A tiny library to map Contentful ️ space into Redis ️ - shreyas_a
https://github.com/shreyas-a/redis-contentful
======
shreyas_a
Say your marketing team loves to update content without you being involved?
Great! That is why you should use Contentful CMS. But wait, there is a catch.
Contentful API sometimes takes ~800ms. And this is really a hit when you're
having fancy SSR implemented to boost the performance of your Node JS app. As
the creator of Gmail, Paul Buchheit had said "Every interaction should be
faster than 100ms. Why? Because 100ms is the threshold where interactions feel
instantaneous".

This is where redis will help you crunch the rendering speed. It's really,
really fast! A few ms is all it needs to get your data.

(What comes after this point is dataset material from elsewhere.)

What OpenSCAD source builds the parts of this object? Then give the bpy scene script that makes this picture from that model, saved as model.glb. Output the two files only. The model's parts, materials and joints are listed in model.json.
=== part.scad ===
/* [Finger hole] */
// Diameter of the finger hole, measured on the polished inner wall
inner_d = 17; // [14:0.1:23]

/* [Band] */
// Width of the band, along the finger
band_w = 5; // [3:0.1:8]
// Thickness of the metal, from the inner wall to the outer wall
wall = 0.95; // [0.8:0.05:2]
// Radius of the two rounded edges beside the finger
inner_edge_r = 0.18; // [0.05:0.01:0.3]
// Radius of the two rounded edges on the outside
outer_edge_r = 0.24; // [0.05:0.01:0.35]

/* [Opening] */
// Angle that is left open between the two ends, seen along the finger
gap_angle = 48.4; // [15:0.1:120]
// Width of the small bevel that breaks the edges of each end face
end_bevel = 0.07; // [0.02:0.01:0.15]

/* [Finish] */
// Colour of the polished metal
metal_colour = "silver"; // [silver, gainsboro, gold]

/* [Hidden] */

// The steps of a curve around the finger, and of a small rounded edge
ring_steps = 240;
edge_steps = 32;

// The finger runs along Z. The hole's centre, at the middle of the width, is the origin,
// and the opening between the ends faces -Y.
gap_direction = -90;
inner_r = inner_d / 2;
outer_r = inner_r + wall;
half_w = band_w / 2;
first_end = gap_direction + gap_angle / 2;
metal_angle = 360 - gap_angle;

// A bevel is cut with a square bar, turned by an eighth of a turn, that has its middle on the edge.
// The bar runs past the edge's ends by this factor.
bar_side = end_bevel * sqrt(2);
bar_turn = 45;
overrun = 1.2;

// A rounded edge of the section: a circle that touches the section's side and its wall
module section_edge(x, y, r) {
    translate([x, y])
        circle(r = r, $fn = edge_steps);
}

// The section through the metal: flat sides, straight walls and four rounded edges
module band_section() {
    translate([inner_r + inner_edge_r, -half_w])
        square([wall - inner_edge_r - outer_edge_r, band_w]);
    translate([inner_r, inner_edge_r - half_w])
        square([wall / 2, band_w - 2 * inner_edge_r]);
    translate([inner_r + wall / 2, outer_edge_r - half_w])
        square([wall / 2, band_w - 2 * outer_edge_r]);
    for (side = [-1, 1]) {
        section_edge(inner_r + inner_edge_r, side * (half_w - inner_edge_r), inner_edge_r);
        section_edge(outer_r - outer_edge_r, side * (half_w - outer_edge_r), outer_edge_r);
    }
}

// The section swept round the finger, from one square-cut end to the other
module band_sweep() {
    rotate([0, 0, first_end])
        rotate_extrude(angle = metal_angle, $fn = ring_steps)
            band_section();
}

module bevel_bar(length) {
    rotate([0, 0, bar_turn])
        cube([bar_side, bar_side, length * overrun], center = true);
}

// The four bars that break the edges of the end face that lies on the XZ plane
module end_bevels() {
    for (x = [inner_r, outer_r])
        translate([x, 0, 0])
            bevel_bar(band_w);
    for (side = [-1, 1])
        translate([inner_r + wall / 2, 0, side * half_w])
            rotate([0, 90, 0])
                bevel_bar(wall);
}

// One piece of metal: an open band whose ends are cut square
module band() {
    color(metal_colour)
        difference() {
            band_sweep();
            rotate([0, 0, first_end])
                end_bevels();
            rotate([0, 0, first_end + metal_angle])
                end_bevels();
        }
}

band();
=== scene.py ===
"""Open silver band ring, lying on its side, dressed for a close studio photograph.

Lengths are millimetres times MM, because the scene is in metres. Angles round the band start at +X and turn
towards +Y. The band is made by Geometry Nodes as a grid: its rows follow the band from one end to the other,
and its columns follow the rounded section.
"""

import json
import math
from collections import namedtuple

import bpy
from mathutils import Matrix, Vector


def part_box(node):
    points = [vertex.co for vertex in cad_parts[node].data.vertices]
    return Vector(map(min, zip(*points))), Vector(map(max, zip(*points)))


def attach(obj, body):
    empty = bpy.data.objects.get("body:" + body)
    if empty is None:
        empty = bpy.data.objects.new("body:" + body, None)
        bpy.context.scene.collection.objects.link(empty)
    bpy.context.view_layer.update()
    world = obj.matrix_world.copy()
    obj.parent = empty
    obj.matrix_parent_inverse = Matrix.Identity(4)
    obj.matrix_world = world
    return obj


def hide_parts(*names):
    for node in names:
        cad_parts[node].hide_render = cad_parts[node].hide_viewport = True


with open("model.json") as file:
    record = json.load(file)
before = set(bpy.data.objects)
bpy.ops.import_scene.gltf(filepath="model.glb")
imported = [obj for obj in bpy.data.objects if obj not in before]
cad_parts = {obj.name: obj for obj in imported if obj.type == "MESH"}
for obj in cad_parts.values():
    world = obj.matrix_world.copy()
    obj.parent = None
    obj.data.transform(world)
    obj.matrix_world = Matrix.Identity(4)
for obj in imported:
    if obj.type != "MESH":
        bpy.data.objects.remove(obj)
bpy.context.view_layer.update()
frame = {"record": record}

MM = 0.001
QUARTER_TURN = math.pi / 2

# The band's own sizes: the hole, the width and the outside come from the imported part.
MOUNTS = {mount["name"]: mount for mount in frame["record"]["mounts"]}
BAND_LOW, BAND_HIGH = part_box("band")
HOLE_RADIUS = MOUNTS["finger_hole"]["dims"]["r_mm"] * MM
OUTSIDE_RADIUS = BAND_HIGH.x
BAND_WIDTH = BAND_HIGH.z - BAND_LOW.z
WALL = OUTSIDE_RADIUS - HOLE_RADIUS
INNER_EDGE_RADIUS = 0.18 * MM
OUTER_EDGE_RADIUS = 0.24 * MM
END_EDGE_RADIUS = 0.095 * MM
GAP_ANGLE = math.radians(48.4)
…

By few, I mean less
than 100ms

redis-contentful maps your Contentful space's content types and their
published records into your Redis server. It also maintains the schema of your
Contentful space. All content types are stored in Redis as hashes. Under a
particular hash, the record is stored as a key value pair with id being the
record's key.

You can sync the data manually by calling the sync method on redis-contentful
instance manually or you can add a webhook in Contentful by exposing an
endpoint on your server which will internally call sync. In this way, you
always have the latest content from Contentful right in your Redis.